Steve Ganglo, DeFries Garden Park Caretaker, with orphan, Coonie.
Who could resist that face? Coonie is being raised on half ‘n half and baby formula.
THE CALENDAR GARDEN
Designed by Jon Curtell, DeFries’ Calendar Garden has a section for each season. It is further divided by months. Every month features grasses, bushes, plants and flowers at their peak. Native Indiana plants are on the outside of the garden. Horicultural displays are toward the inside.
Pathways representing four lunar equinoxes, form a compass leading to a pond in the middle of the Calendar Garden.
The pond with it’s water lilies is the garden focal point. There are goldfish and bluegill, too. The bluegill were added because the park department wanted native Indiana fish. Nobody considered size.
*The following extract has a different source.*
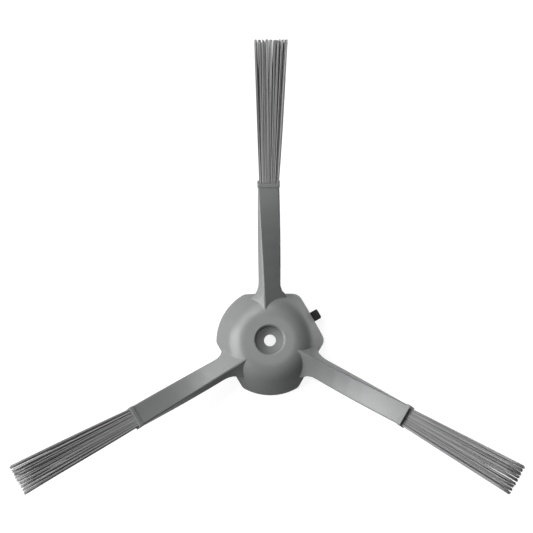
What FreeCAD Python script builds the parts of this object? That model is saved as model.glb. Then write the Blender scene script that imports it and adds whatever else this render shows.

As a result, the number of goldfish is dropping.
A patch of green amidst pink lily pads.
Every month has a lunar marker featuring a distinct moon phase.
This is the back entrance to the house Beth DeFries built and donated to the Elkhart County Park Department. Steve Ganglo, the park caretaker and his wife Linda live here now.
Benefactor Beth DeFries, an amateur botanist interested in preserving Northern Indiana’s native plants, donated her land and house to Elkhart County’s Park Department.